*INFORMATION PROVIDED*:
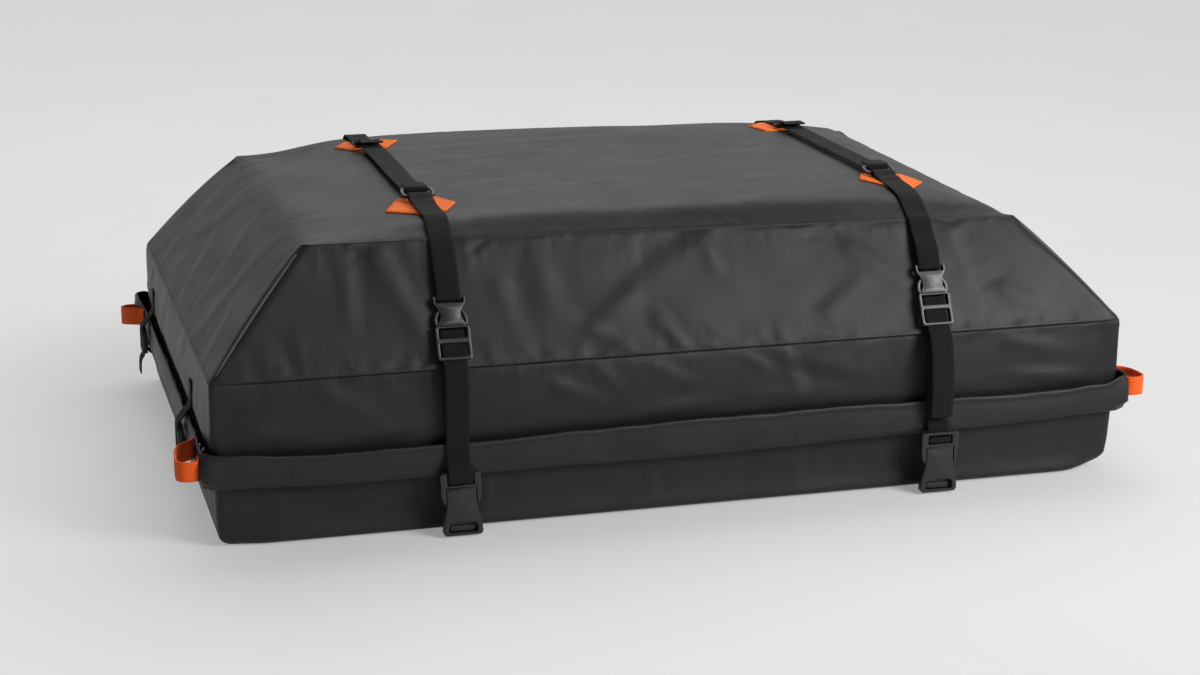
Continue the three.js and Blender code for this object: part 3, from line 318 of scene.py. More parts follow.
def plastic(name, dark, rub_light, rough_low, rough_high, coat):
    made, graph, shader = new_material(name, Specular_IOR_Level=0.5, Coat_Roughness=0.22)
    place = graph.space()
    mould = graph.group(MOULDING, {"Place": place, "Grain": 0.00045})
    dust = graph.group(DUST, {"Place": place, "Cloud Size": 0.02, "Speck Share": 0.6})
    colour = graph.blend(graph.times(mould["Rub"], 0.5), dark, rub_light)
    colour = graph.blend(graph.times(dust["Specks"], 0.2), colour, (0.25, 0.25, 0.25, 1))
    dress(graph, shader, colour, mould["Rub"], rough_low, rough_high)
    graph.link(graph.times(dust["Cloud"], coat), shader.inputs["Coat Weight"])
    bump(graph, shader, mould["Height"], 0.0004, 0.25)
    return made


def metal(name, bright, dull):
    made, graph, shader = new_material(name, Metallic=1.0)
    place = graph.space()
    mould = graph.group(MOULDING, {"Place": place, "Grain": 0.0003})
    dress(graph, shader, graph.blend(mould["Rub"], bright, dull), mould["Rub"], 0.22, 0.42)
    bump(graph, shader, mould["Height"], 0.0003, 0.2)
    return made


def thread(name, colour):
    made, graph, shader = new_material(name, Sheen_Weight=0.2)
    place = graph.space()
    twist = graph.noise(place, 2600.0, 2.0)
    dress(graph, shader, graph.blend(twist, deeper(colour, 0.5), colour), twist, 0.45, 0.75)
    bump(graph, shader, twist, 0.0003, 0.6)
    return made


def orange_cloth():
    soft = {"Sheen_Weight": 0.05, "Sheen_Roughness": 0.4, "Specular_IOR_Level": 0.14}
    made, graph, shader = new_material("orange_cloth", **soft)
    uv = graph.cloth_space()
    dust = graph.group(DUST, {"Place": uv, "Cloud Size": 0.02, "Speck Share": 0.4})
    colour = graph.blend(dust["Cloud"], (0.92, 0.145, 0.012, 1), (1.0, 0.2, 0.02, 1))
    dress(graph, shader, colour, dust["Cloud"], 0.5, 0.66)
    grain = graph.group(CLOTH_GRAIN, {"Place": uv, "Pitch": 0.0011, "Unevenness": 0.4})
    bump(graph, shader, grain["Height"], 0.0004, 0.8)
    return made


CLOTH_PITCH = 0.0014
COVER_CLOTH = coated_cloth("cover_cloth", grey(0.010), grey(0.018), 0.42, 0.50, CLOTH_PITCH,
                           seams=(LOWER_SEAM * MM, UPPER_SEAM * MM))
TRAY_CLOTH = coated_cloth("tray_cloth", grey(0.011), grey(0.019), 0.42, 0.52, CLOTH_PITCH, seams=(0.075,))
ORANGE_CLOTH = orange_cloth()
BLACK_STRAP = webbing("black_strap", grey(0.006), grey(0.011), 0.016, 0.0026, 0.0019, 0.03, 0.6)
ORANGE_STRAP = webbing("orange_strap", (0.98, 0.105, 0.013, 1), (1.0, 0.16, 0.022, 1),
                       0.0135, 0.0026, 0.0019, 0.12, 0.15)
BLACK_PLASTIC = plastic("black_plastic", grey(0.009), grey(0.018), 0.38, 0.5, 0.06)
ZIPPER_PLASTIC = plastic("zipper_plastic", grey(0.012), grey(0.02), 0.35, 0.5, 0.0)
ZINC = metal("zinc", (0.62, 0.62, 0.63, 1), (0.36, 0.36, 0.37, 1))
BLACK_THREAD = thread("black_thread", grey(0.02))
ORANGE_THREAD = thread("orange_thread", (0.72, 0.16, 0.03, 1))
# The piping's cloth is lighter than the cover's, a painted highlight along the hip seams
HIP_PIPING_PAINTED_HIGHLIGHT = coated_cloth("hip_piping", grey(0.06), grey(0.09), 0.36, 0.48, CLOTH_PITCH)


# ---------------------------------------------------------------- mesh building blocks
def mesh_piece(name, points, faces, material, uv=None, smooth=True):
    """A mesh object at the origin, points in millimetres; uv holds (u, v) in metres for each face corner."""
    data = bpy.data.meshes.new(name)
    data.from_pydata((np.asarray(points, float) * MM).tolist(), [], [tuple(int(i) for i in f) for f in faces])
    if uv is not None:
        layer = data.uv_layers.new(name="cloth")
        layer.data.foreach_set("uv", np.asarray(uv, np.float32).ravel())
    data.polygons.foreach_set("use_smooth", [smooth] * len(data.polygons))
    data.materials.append(material)
    data.update()
    made = bpy.data.objects.new(name, data)
    bpy.context.collection.objects.link(made)
    return made


def place_piece(piece, body="bag", stands_for=()):
    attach(piece, body)
    if stands_for:
        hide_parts(*stands_for)
    return piece


def unit(rows):
    return rows / np.linalg.norm(rows, axis=1, keepdims=True)


def way_along(path):
    """Way from the path's start to each of its points."""
    return np.concatenate(([0], np.cumsum(np.linalg.norm(np.diff(path, axis=0), axis=1))))


def bell(value, width):
    return np.exp(-(value / width) ** 2)


def beside(value, middle, half, fade):
    """1 within half of the middle, falling to 0 over about the fade."""
    return bell(np.maximum(0, np.abs(value - middle) - half), fade)


def row_at(x, y, z):
    return np.stack((x, y, np.full(len(x), z)), 1)


def plan(u, v, half_x, half_y, radius):
    """A square from -1 to 1 laid onto a rectangle with round corners: x, y and the outward direction at the rim."""
    x, y = u * half_x, v * half_y
    inner_x = np.clip(x, radius - half_x, half_x - radius)
    inner_y = np.clip(y, radius - half_y, half_y - radius)
    a, b = (x - inner_x) / radius, (y - inner_y) / radius
    out_x = a * np.sqrt(1 - b * b / 2)
    out_y = b * np.sqrt(1 - a * a / 2)
    return inner_x + radius * out_x, inner_y + radius * out_y, out_x, out_y


def half_steps(half, corner_insets, straight_steps):
    straight = np.linspace(0, 1 - corner_insets[0] / half, straight_steps + 1)
    corner = [1 - inset / half for inset in corner_insets[1:]]
    positive = np.concatenate((straight, corner))
    return np.concatenate((-positive[:0:-1], positive))


SEWN_CORNER = 7.0
SLOPE_RUN = math.hypot(SIDE_INSET, UPPER_SEAM - LOWER_SEAM)
CORNER_INSETS = (28, 22, 16.5, 12, 8.5, 5.8, 3.6, 1.8, 0)
GRID_U = half_steps(TOP_HALF_LENGTH, CORNER_INSETS, 80)
GRID_V = half_steps(TOP_HALF_WIDTH, CORNER_INSETS, 52)
COUNT_U = len(GRID_U) - 1
COUNT_V = len(GRID_V) - 1
ALONG, ACROSS = np.arange(COUNT_U), np.arange(COUNT_V)
RIM_I = np.concatenate((ALONG, np.full(COUNT_V, COUNT_U), ALONG[::-1] + 1, np.zeros(COUNT_V, int)))
RIM_J = np.concatenate((np.zeros(COUNT_U, int), ACROSS, np.full(COUNT_U, COUNT_V), ACROSS[::-1] + 1))
RIM_U = GRID_U[RIM_I]
RIM_V = GRID_V[RIM_J]
RIM = len(RIM_U)
RIM_STEP = 6.9
RIM_HERE = np.arange(RIM)
RIM_NEXT = (RIM_HERE + 1) % RIM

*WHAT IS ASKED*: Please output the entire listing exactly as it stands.

*SOLVED EXERCISE*:
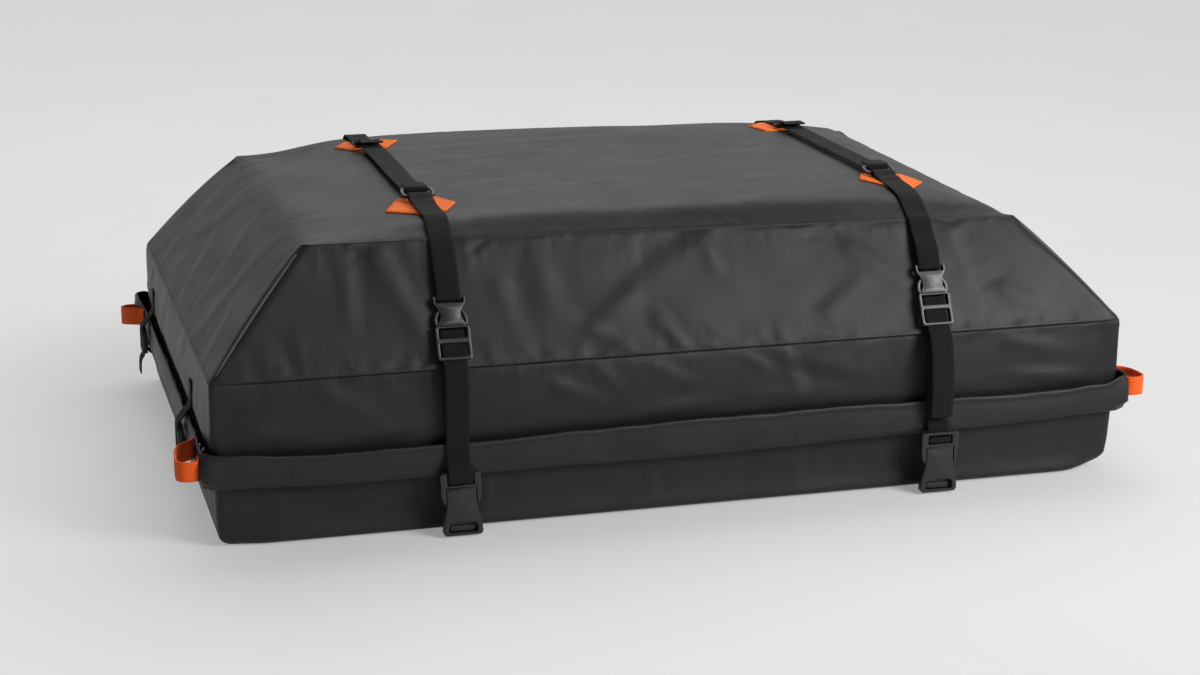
Continue the three.js and Blender code for this object: part 3, from line 318 of scene.py. More parts follow.
def plastic(name, dark, rub_light, rough_low, rough_high, coat):
    made, graph, shader = new_material(name, Specular_IOR_Level=0.5, Coat_Roughness=0.22)
    place = graph.space()
    mould = graph.group(MOULDING, {"Place": place, "Grain": 0.00045})
    dust = graph.group(DUST, {"Place": place, "Cloud Size": 0.02, "Speck Share": 0.6})
    colour = graph.blend(graph.times(mould["Rub"], 0.5), dark, rub_light)
    colour = graph.blend(graph.times(dust["Specks"], 0.2), colour, (0.25, 0.25, 0.25, 1))
    dress(graph, shader, colour, mould["Rub"], rough_low, rough_high)
    graph.link(graph.times(dust["Cloud"], coat), shader.inputs["Coat Weight"])
    bump(graph, shader, mould["Height"], 0.0004, 0.25)
    return made


def metal(name, bright, dull):
    made, graph, shader = new_material(name, Metallic=1.0)
    place = graph.space()
    mould = graph.group(MOULDING, {"Place": place, "Grain": 0.0003})
    dress(graph, shader, graph.blend(mould["Rub"], bright, dull), mould["Rub"], 0.22, 0.42)
    bump(graph, shader, mould["Height"], 0.0003, 0.2)
    return made


def thread(name, colour):
    made, graph, shader = new_material(name, Sheen_Weight=0.2)
    place = graph.space()
    twist = graph.noise(place, 2600.0, 2.0)
    dress(graph, shader, graph.blend(twist, deeper(colour, 0.5), colour), twist, 0.45, 0.75)
    bump(graph, shader, twist, 0.0003, 0.6)
    return made


def orange_cloth():
    soft = {"Sheen_Weight": 0.05, "Sheen_Roughness": 0.4, "Specular_IOR_Level": 0.14}
    made, graph, shader = new_material("orange_cloth", **soft)
    uv = graph.cloth_space()
    dust = graph.group(DUST, {"Place": uv, "Cloud Size": 0.02, "Speck Share": 0.4})
    colour = graph.blend(dust["Cloud"], (0.92, 0.145, 0.012, 1), (1.0, 0.2, 0.02, 1))
    dress(graph, shader, colour, dust["Cloud"], 0.5, 0.66)
    grain = graph.group(CLOTH_GRAIN, {"Place": uv, "Pitch": 0.0011, "Unevenness": 0.4})
    bump(graph, shader, grain["Height"], 0.0004, 0.8)
    return made


CLOTH_PITCH = 0.0014
COVER_CLOTH = coated_cloth("cover_cloth", grey(0.010), grey(0.018), 0.42, 0.50, CLOTH_PITCH,
                           seams=(LOWER_SEAM * MM, UPPER_SEAM * MM))
TRAY_CLOTH = coated_cloth("tray_cloth", grey(0.011), grey(0.019), 0.42, 0.52, CLOTH_PITCH, seams=(0.075,))
ORANGE_CLOTH = orange_cloth()
BLACK_STRAP = webbing("black_strap", grey(0.006), grey(0.011), 0.016, 0.0026, 0.0019, 0.03, 0.6)
ORANGE_STRAP = webbing("orange_strap", (0.98, 0.105, 0.013, 1), (1.0, 0.16, 0.022, 1),
                       0.0135, 0.0026, 0.0019, 0.12, 0.15)
BLACK_PLASTIC = plastic("black_plastic", grey(0.009), grey(0.018), 0.38, 0.5, 0.06)
ZIPPER_PLASTIC = plastic("zipper_plastic", grey(0.012), grey(0.02), 0.35, 0.5, 0.0)
ZINC = metal("zinc", (0.62, 0.62, 0.63, 1), (0.36, 0.36, 0.37, 1))
BLACK_THREAD = thread("black_thread", grey(0.02))
ORANGE_THREAD = thread("orange_thread", (0.72, 0.16, 0.03, 1))
# The piping's cloth is lighter than the cover's, a painted highlight along the hip seams
HIP_PIPING_PAINTED_HIGHLIGHT = coated_cloth("hip_piping", grey(0.06), grey(0.09), 0.36, 0.48, CLOTH_PITCH)


# ---------------------------------------------------------------- mesh building blocks
def mesh_piece(name, points, faces, material, uv=None, smooth=True):
    """A mesh object at the origin, points in millimetres; uv holds (u, v) in metres for each face corner."""
    data = bpy.data.meshes.new(name)
    data.from_pydata((np.asarray(points, float) * MM).tolist(), [], [tuple(int(i) for i in f) for f in faces])
    if uv is not None:
        layer = data.uv_layers.new(name="cloth")
        layer.data.foreach_set("uv", np.asarray(uv, np.float32).ravel())
    data.polygons.foreach_set("use_smooth", [smooth] * len(data.polygons))
    data.materials.append(material)
    data.update()
    made = bpy.data.objects.new(name, data)
    bpy.context.collection.objects.link(made)
    return made


def place_piece(piece, body="bag", stands_for=()):
    attach(piece, body)
    if stands_for:
        hide_parts(*stands_for)
    return piece


def unit(rows):
    return rows / np.linalg.norm(rows, axis=1, keepdims=True)


def way_along(path):
    """Way from the path's start to each of its points."""
    return np.concatenate(([0], np.cumsum(np.linalg.norm(np.diff(path, axis=0), axis=1))))


def bell(value, width):
    return np.exp(-(value / width) ** 2)


def beside(value, middle, half, fade):
    """1 within half of the middle, falling to 0 over about the fade."""
    return bell(np.maximum(0, np.abs(value - middle) - half), fade)


def row_at(x, y, z):
    return np.stack((x, y, np.full(len(x), z)), 1)


def plan(u, v, half_x, half_y, radius):
    """A square from -1 to 1 laid onto a rectangle with round corners: x, y and the outward direction at the rim."""
    x, y = u * half_x, v * half_y
    inner_x = np.clip(x, radius - half_x, half_x - radius)
    inner_y = np.clip(y, radius - half_y, half_y - radius)
    a, b = (x - inner_x) / radius, (y - inner_y) / radius
    out_x = a * np.sqrt(1 - b * b / 2)
    out_y = b * np.sqrt(1 - a * a / 2)
    return inner_x + radius * out_x, inner_y + radius * out_y, out_x, out_y


def half_steps(half, corner_insets, straight_steps):
    straight = np.linspace(0, 1 - corner_insets[0] / half, straight_steps + 1)
    corner = [1 - inset / half for inset in corner_insets[1:]]
    positive = np.concatenate((straight, corner))
    return np.concatenate((-positive[:0:-1], positive))


SEWN_CORNER = 7.0
SLOPE_RUN = math.hypot(SIDE_INSET, UPPER_SEAM - LOWER_SEAM)
CORNER_INSETS = (28, 22, 16.5, 12, 8.5, 5.8, 3.6, 1.8, 0)
GRID_U = half_steps(TOP_HALF_LENGTH, CORNER_INSETS, 80)
GRID_V = half_steps(TOP_HALF_WIDTH, CORNER_INSETS, 52)
COUNT_U = len(GRID_U) - 1
COUNT_V = len(GRID_V) - 1
ALONG, ACROSS = np.arange(COUNT_U), np.arange(COUNT_V)
RIM_I = np.concatenate((ALONG, np.full(COUNT_V, COUNT_U), ALONG[::-1] + 1, np.zeros(COUNT_V, int)))
RIM_J = np.concatenate((np.zeros(COUNT_U, int), ACROSS, np.full(COUNT_U, COUNT_V), ACROSS[::-1] + 1))
RIM_U = GRID_U[RIM_I]
RIM_V = GRID_V[RIM_J]
RIM = len(RIM_U)
RIM_STEP = 6.9
RIM_HERE = np.arange(RIM)
RIM_NEXT = (RIM_HERE + 1) % RIM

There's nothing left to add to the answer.